(STORED DATA):
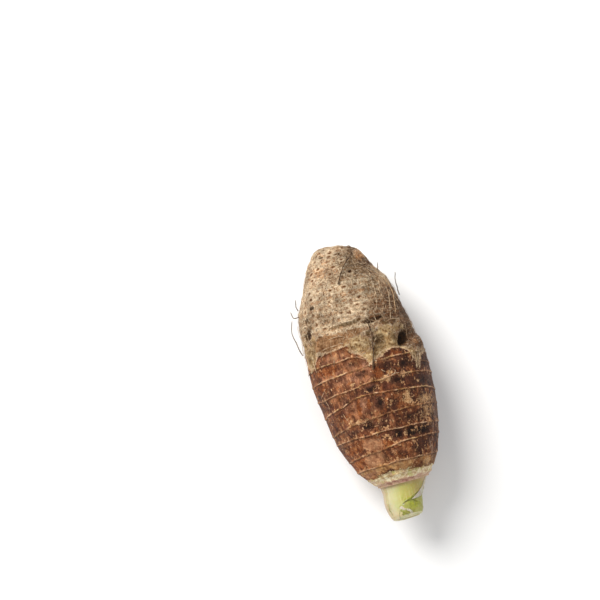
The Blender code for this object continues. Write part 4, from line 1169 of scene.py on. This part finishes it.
def stalk_material(name, kind):
    """Tissue of the cut stalk. Its points carry how far up the stub and round it they lie, whether
    they belong to the cut face, and the folds, creases and greener lobes that are seen on it."""
    n = Nodes(name)
    s, turn, face = n.read("tr_stub")
    fold, crease, green = n.read("tr_fold")
    mm = n.place()
    veins = n.noise(n.place((1.0, 0.06, 1.0)), 0.9, 2.0, 0.5)
    soft = n.noise(mm, 6.0, 2.0, 0.5)
    small = n.noise(mm, 1.2, 3.0, 0.6)
    if kind == "outer":
        around = n.math("MULTIPLY_ADD", turn, 1 / 140.0, -50 / 140.0, clamp=True)
        around = n.add(around, n.mul(n.math("SUBTRACT", soft, 0.5), 0.25))
        colour = n.ramp(
            around,
            (
                (0.05, tone(182, 164, 92)),
                (0.20, tone(188, 176, 88)),
                (0.36, tone(198, 192, 108)),
                (0.52, tone(208, 204, 146)),
                (0.66, tone(214, 206, 162)),
                (0.74, tone(196, 182, 134)),
                (0.79, tone(206, 184, 148)),
                (1.0, tone(200, 178, 148)),
            ),
        )
        colour = n.mix(n.mul(n.smooth(s, 8.0, 2.0), 0.7), colour, n.ramp(soft, ((0.4, tone(226, 206, 158)), (0.6, tone(230, 210, 176)))))
        colour = n.mix(n.mul(n.smooth(n.add(s, n.mul(soft, 3.0)), 24.2, 27.6), 0.75), colour, n.ramp(soft, ((0.42, tone(196, 164, 112)), (0.58, tone(204, 172, 140)))))
    elif kind == "inner":
        colour = n.ramp(soft, ((0.36, tone(150, 148, 62)), (0.5, tone(172, 170, 82)), (0.66, tone(190, 186, 106))))
        # Painted sheen: paler from the young leaf's right edge round to its underside.
        colour = n.mix(n.mul(n.smooth(n.add(turn, n.mul(soft, 20.0)), 34.0, 6.0), 0.6), colour, tone(192, 184, 134))
    else:
        colour = n.ramp(soft, ((0.36, tone(192, 178, 160)), (0.5, tone(206, 194, 180)), (0.66, tone(216, 206, 194))))
        colour = n.mix(n.mul(n.smooth(small, 0.50, 0.64), 0.45), colour, tone(186, 178, 126))
        colour = n.mix(n.smooth(veins, 0.53, 0.60, 0.0, 0.5), colour, tone(176, 158, 132))
        colour = n.mix(n.smooth(n.noise(mm, 2.6, 3.0), 0.54, 0.62, 0.0, 0.5), colour, tone(190, 164, 152))
        # Lower down it is greener, and its veins show.
        colour = n.mix(n.smooth(turn, 9.0, 1.0, 0.0, 0.8), colour, n.ramp(veins, ((0.40, tone(158, 152, 92)), (0.5, tone(192, 184, 134)), (0.62, tone(216, 208, 170)))))
        colour = n.mix(n.mul(n.smooth(s, 15.0, 25.0), 0.5), colour, tone(206, 178, 146))
    cut = n.cells(mm, 1.1, "F1")
    cut_tone = n.mix(n.smooth(cut.outputs["Distance"], 0.40, 0.14), tone(226, 216, 162), tone(190, 178, 112))
    cut_tone = n.mix(n.mul(n.smooth(soft, 0.5, 0.62), 0.6), cut_tone, tone(188, 186, 96))
    colour = n.mix(n.smooth(face, 0.4, 0.6), colour, cut_tone)
    colour = n.mix(n.mul(n.smooth(n.add(green, n.mul(n.math("SUBTRACT", small, 0.5), 0.6)), 0.25, 0.8), 0.85), colour, n.ramp(small, ((0.38, tone(136, 138, 30)), (0.6, tone(170, 174, 50)))))
    frayed = n.add(fold, n.mul(n.math("SUBTRACT", small, 0.5), 1.6), n.mul(n.math("SUBTRACT", n.noise(mm, 2.4, 3.0, 0.6), 0.5), 2.0))
    colour = n.mix(n.mul(n.smooth(frayed, 0.4, 0.85), n.smooth(fold, 0.08, 0.3), 0.85), colour, n.ramp(small, ((0.4, tone(204, 184, 168)), (0.6, tone(228, 216, 202)))))
    # Painted shade in the creases.
    colour = n.mix(n.mul(n.smooth(n.add(crease, n.mul(n.math("SUBTRACT", small, 0.5), 0.6)), 0.2, 1.0), 0.75), colour, tone(112, 108, 34))
    colour = n.mix(n.smooth(veins, 0.56, 0.74, 0.0, 0.22), colour, tone(236, 230, 184))
    colour = n.mix(n.smooth(veins, 0.44, 0.28, 0.0, 0.20), colour, tone(160, 152, 84))
    relief = n.add(n.mul(veins, 0.7), n.mul(small, 0.3))
    rough = n.smooth(small, 0.3, 0.7, 0.36, 0.52)
    return n.finish(colour, rough, n.bump(relief, 0.00025, 0.5), 0.4, Subsurface_Weight=0.12, Subsurface_Scale=0.004)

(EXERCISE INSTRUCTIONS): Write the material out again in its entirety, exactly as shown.

(TASK RESPONSE):
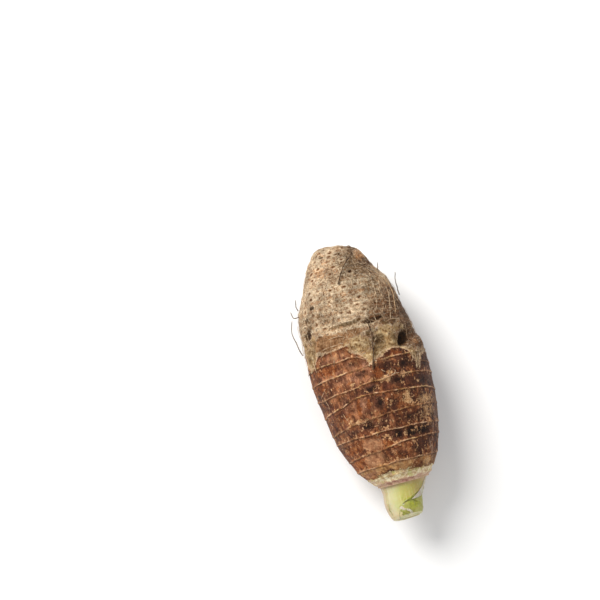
The Blender code for this object continues. Write part 4, from line 1169 of scene.py on. This part finishes it.
def stalk_material(name, kind):
    """Tissue of the cut stalk. Its points carry how far up the stub and round it they lie, whether
    they belong to the cut face, and the folds, creases and greener lobes that are seen on it."""
    n = Nodes(name)
    s, turn, face = n.read("tr_stub")
    fold, crease, green = n.read("tr_fold")
    mm = n.place()
    veins = n.noise(n.place((1.0, 0.06, 1.0)), 0.9, 2.0, 0.5)
    soft = n.noise(mm, 6.0, 2.0, 0.5)
    small = n.noise(mm, 1.2, 3.0, 0.6)
    if kind == "outer":
        around = n.math("MULTIPLY_ADD", turn, 1 / 140.0, -50 / 140.0, clamp=True)
        around = n.add(around, n.mul(n.math("SUBTRACT", soft, 0.5), 0.25))
        colour = n.ramp(
            around,
            (
                (0.05, tone(182, 164, 92)),
                (0.20, tone(188, 176, 88)),
                (0.36, tone(198, 192, 108)),
                (0.52, tone(208, 204, 146)),
                (0.66, tone(214, 206, 162)),
                (0.74, tone(196, 182, 134)),
                (0.79, tone(206, 184, 148)),
                (1.0, tone(200, 178, 148)),
            ),
        )
        colour = n.mix(n.mul(n.smooth(s, 8.0, 2.0), 0.7), colour, n.ramp(soft, ((0.4, tone(226, 206, 158)), (0.6, tone(230, 210, 176)))))
        colour = n.mix(n.mul(n.smooth(n.add(s, n.mul(soft, 3.0)), 24.2, 27.6), 0.75), colour, n.ramp(soft, ((0.42, tone(196, 164, 112)), (0.58, tone(204, 172, 140)))))
    elif kind == "inner":
        colour = n.ramp(soft, ((0.36, tone(150, 148, 62)), (0.5, tone(172, 170, 82)), (0.66, tone(190, 186, 106))))
        # Painted sheen: paler from the young leaf's right edge round to its underside.
        colour = n.mix(n.mul(n.smooth(n.add(turn, n.mul(soft, 20.0)), 34.0, 6.0), 0.6), colour, tone(192, 184, 134))
    else:
        colour = n.ramp(soft, ((0.36, tone(192, 178, 160)), (0.5, tone(206, 194, 180)), (0.66, tone(216, 206, 194))))
        colour = n.mix(n.mul(n.smooth(small, 0.50, 0.64), 0.45), colour, tone(186, 178, 126))
        colour = n.mix(n.smooth(veins, 0.53, 0.60, 0.0, 0.5), colour, tone(176, 158, 132))
        colour = n.mix(n.smooth(n.noise(mm, 2.6, 3.0), 0.54, 0.62, 0.0, 0.5), colour, tone(190, 164, 152))
        # Lower down it is greener, and its veins show.
        colour = n.mix(n.smooth(turn, 9.0, 1.0, 0.0, 0.8), colour, n.ramp(veins, ((0.40, tone(158, 152, 92)), (0.5, tone(192, 184, 134)), (0.62, tone(216, 208, 170)))))
        colour = n.mix(n.mul(n.smooth(s, 15.0, 25.0), 0.5), colour, tone(206, 178, 146))
    cut = n.cells(mm, 1.1, "F1")
    cut_tone = n.mix(n.smooth(cut.outputs["Distance"], 0.40, 0.14), tone(226, 216, 162), tone(190, 178, 112))
    cut_tone = n.mix(n.mul(n.smooth(soft, 0.5, 0.62), 0.6), cut_tone, tone(188, 186, 96))
    colour = n.mix(n.smooth(face, 0.4, 0.6), colour, cut_tone)
    colour = n.mix(n.mul(n.smooth(n.add(green, n.mul(n.math("SUBTRACT", small, 0.5), 0.6)), 0.25, 0.8), 0.85), colour, n.ramp(small, ((0.38, tone(136, 138, 30)), (0.6, tone(170, 174, 50)))))
    frayed = n.add(fold, n.mul(n.math("SUBTRACT", small, 0.5), 1.6), n.mul(n.math("SUBTRACT", n.noise(mm, 2.4, 3.0, 0.6), 0.5), 2.0))
    colour = n.mix(n.mul(n.smooth(frayed, 0.4, 0.85), n.smooth(fold, 0.08, 0.3), 0.85), colour, n.ramp(small, ((0.4, tone(204, 184, 168)), (0.6, tone(228, 216, 202)))))
    # Painted shade in the creases.
    colour = n.mix(n.mul(n.smooth(n.add(crease, n.mul(n.math("SUBTRACT", small, 0.5), 0.6)), 0.2, 1.0), 0.75), colour, tone(112, 108, 34))
    colour = n.mix(n.smooth(veins, 0.56, 0.74, 0.0, 0.22), colour, tone(236, 230, 184))
    colour = n.mix(n.smooth(veins, 0.44, 0.28, 0.0, 0.20), colour, tone(160, 152, 84))
    relief = n.add(n.mul(veins, 0.7), n.mul(small, 0.3))
    rough = n.smooth(small, 0.3, 0.7, 0.36, 0.52)
    return n.finish(colour, rough, n.bump(relief, 0.00025, 0.5), 0.4, Subsurface_Weight=0.12, Subsurface_Scale=0.004)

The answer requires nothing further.